Maria Penaherrera — who started as a substitute teacher 20 years ago and worked her way up to the principal’s office — used her financial freedom to hire four assistant principals at the 900-student Public School 114 in Canarsie, and ran up $150,000 in debt. Then she eliminated three of the positions only to have the fourth assistant principal quit. That left a custodian to take charge in February when a carbon monoxide alarm went off while Ms. Penaherrera was out. She has since been reassigned to a central office post while the Education Department investigates, and did not respond to requests for comment.
Peter McNally, executive vice president of the principals’ union — which has generally supported the mayor’s reforms — said the biggest complaint from members was “that they spend more time looking at the data than in classrooms observing and supporting instruction.” Indeed, many had deep reservations about a system in which, as one principal put it, “my report card is my boss.”
“If teaching and learning become about credits and grades, it’s not about learning,” said Jill Herman, who retired last year after three decades as a teacher, principal and network leader.
Rookies Do Worse
Philip Weinberg walks the halls of Brooklyn’s 1,250-student High School of Telecommunication Arts and Technology like the beloved mayor of a close-knit town, popping into a young math teacher’s classroom, ushering teenagers off the sidewalk after dismissal in a manner both firm and warm. “He’s cool with all the students,” said Anthony Mesa, a senior who took the liberty of adjusting Mr. Weinberg’s scarf.
Mr. Weinberg, 49, started teaching English at the school, in Bay Ridge, in 1986 and became its principal in 2001; several of his staff members are former students. He is one of 255 principals — 17 percent of the total — in the same post as before mayoral control. (The number of rookie principals soared to 20 percent in 2003 and 25 percent in 2004, but has settled down to 12 percent over the past two years.)
The Times’s analysis shows that experience counts — at least on school report cards. Forty-three percent of principals with at least a decade at their schools received A’s last fall (including Mr. Weinberg), compared with 30 percent of those who had been at their schools up to two years.
“The longer you know a story, the better you know the story,” Mr. Weinberg said. “I would hate to have been judged on my first three years as principal.”
In an interview, Mr. Klein said he would like to see good principals stay 8 to 10 years; 5 out of 6, though, have not been around that long. And the first two principals the chancellor cited as models were Shimon Waronker, 40, a Leadership Academy graduate who is on leave from the school system to attend a graduate program at Harvard, and Marc S. Sternberg, 36, a Princeton and Harvard Business School graduate who plans to leave the high school he founded in 2004, Bronx Lab, this summer.
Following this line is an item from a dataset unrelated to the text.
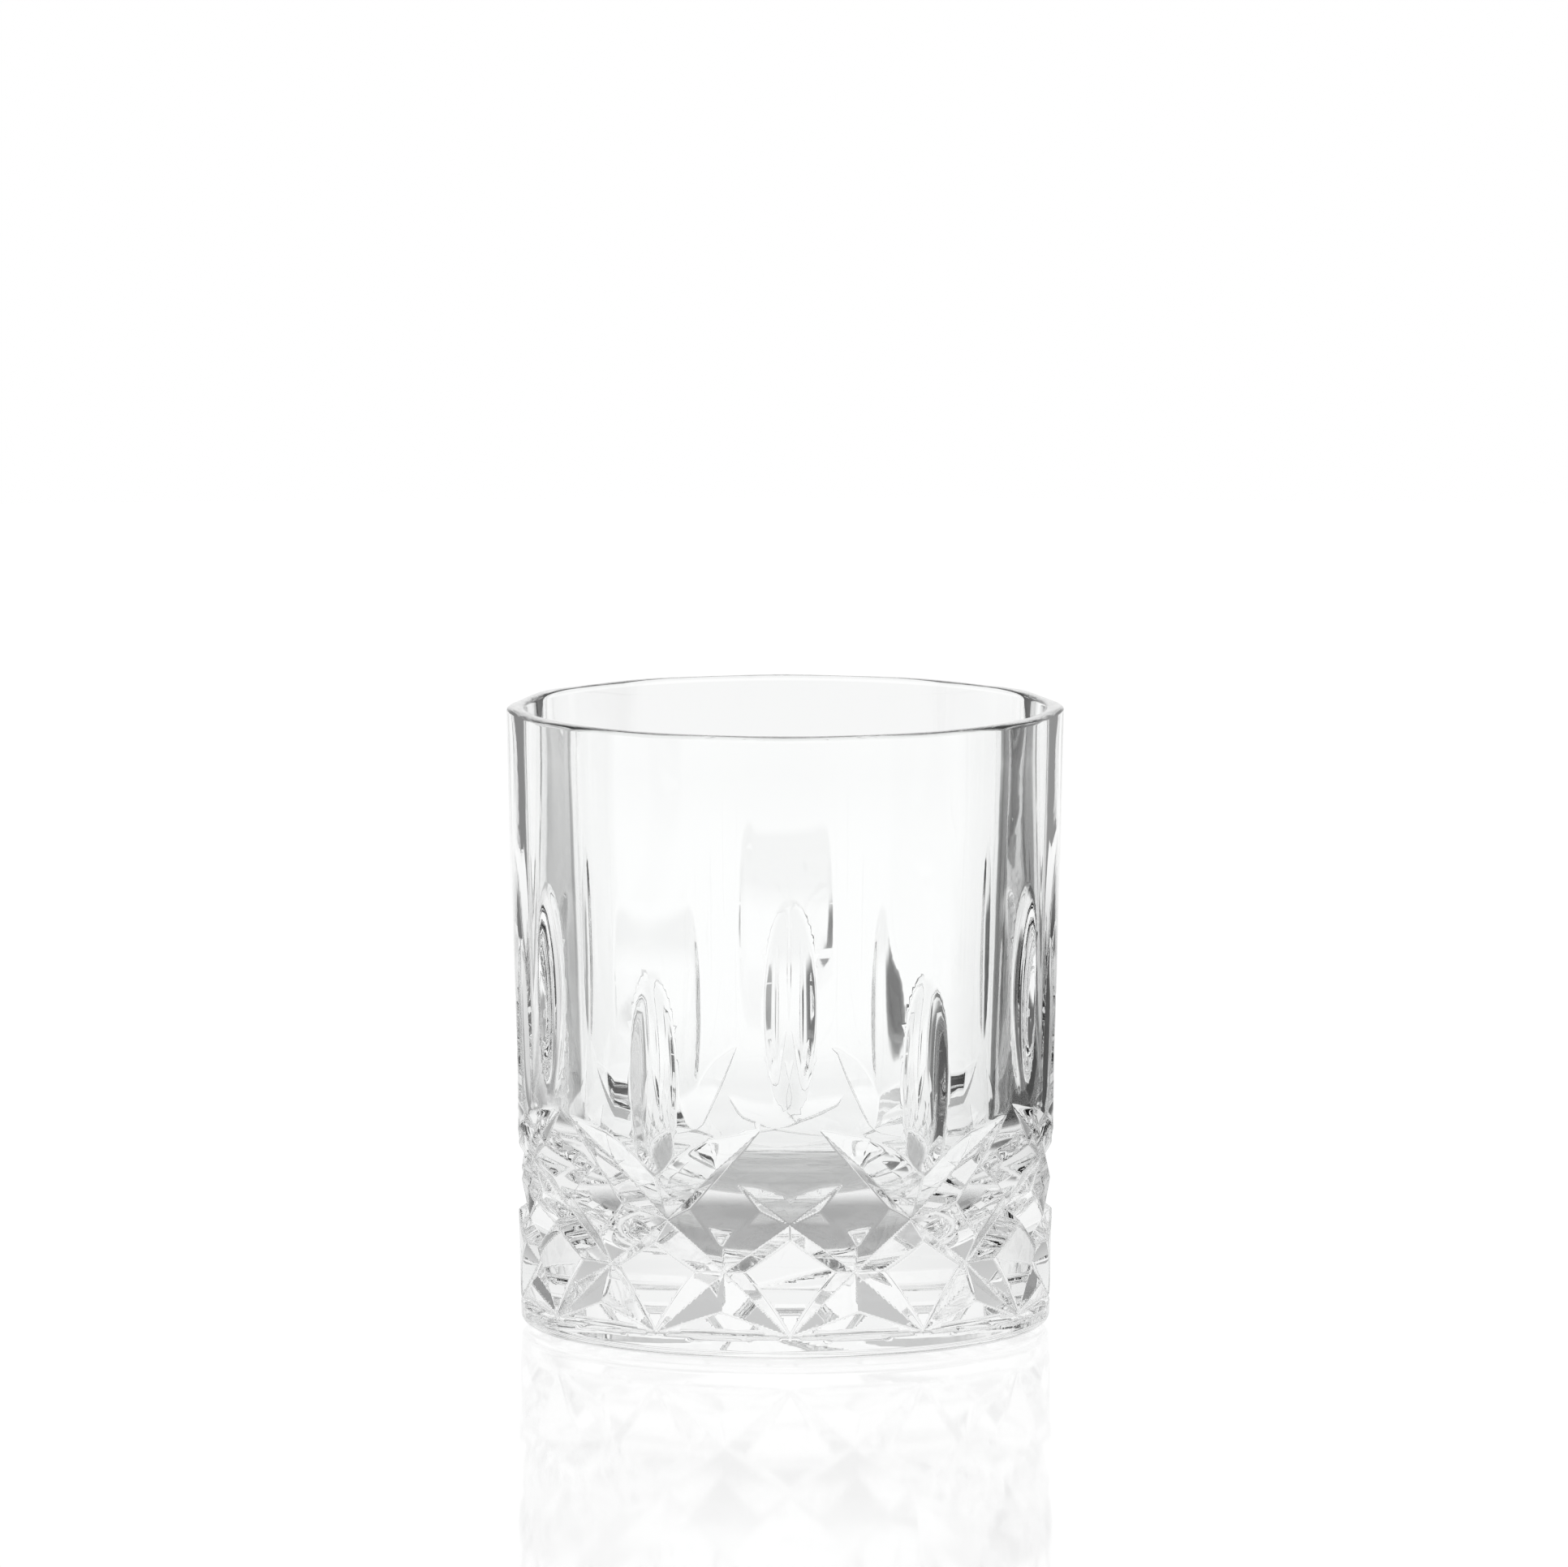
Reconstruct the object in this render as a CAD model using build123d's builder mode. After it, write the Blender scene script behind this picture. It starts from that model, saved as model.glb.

Elana Karopkin left Brooklyn’s Urban Assembly School for Law and Justice last summer, at 32, for a charter school group, saying she was physically and emotionally “exhausted” from what she described as a “Herculean task.”
And Michelle Harring, 62, retired last year after nearly a decade as principal of the Earth School on the Lower East Side, complaining of too much time spent “belaboring the testing statistics” or on the computer as well as bureaucratic reshufflings that left her scrambling to figure out whom to call for what.
“The job had many more pressures coming from lots of different directions, that I often felt took away from my time as a person who supported both teachers and the children in the classroom,” she explained. “I think of C.E.O.’s as people for whom the bottom lines are numbers and profit lines. I don’t think principals should be C.E.O.’s.”
Amy Ellen Schwartz, director of the Institute for Education and Social Policy at New York University, who is heading the Leadership Academy study, wonders whether the school system has constructed “a job description for which there are very few really good candidates.”
“It may be that it’s an impossible job,” she said. “You’re asking for things that don’t often come in the same person.”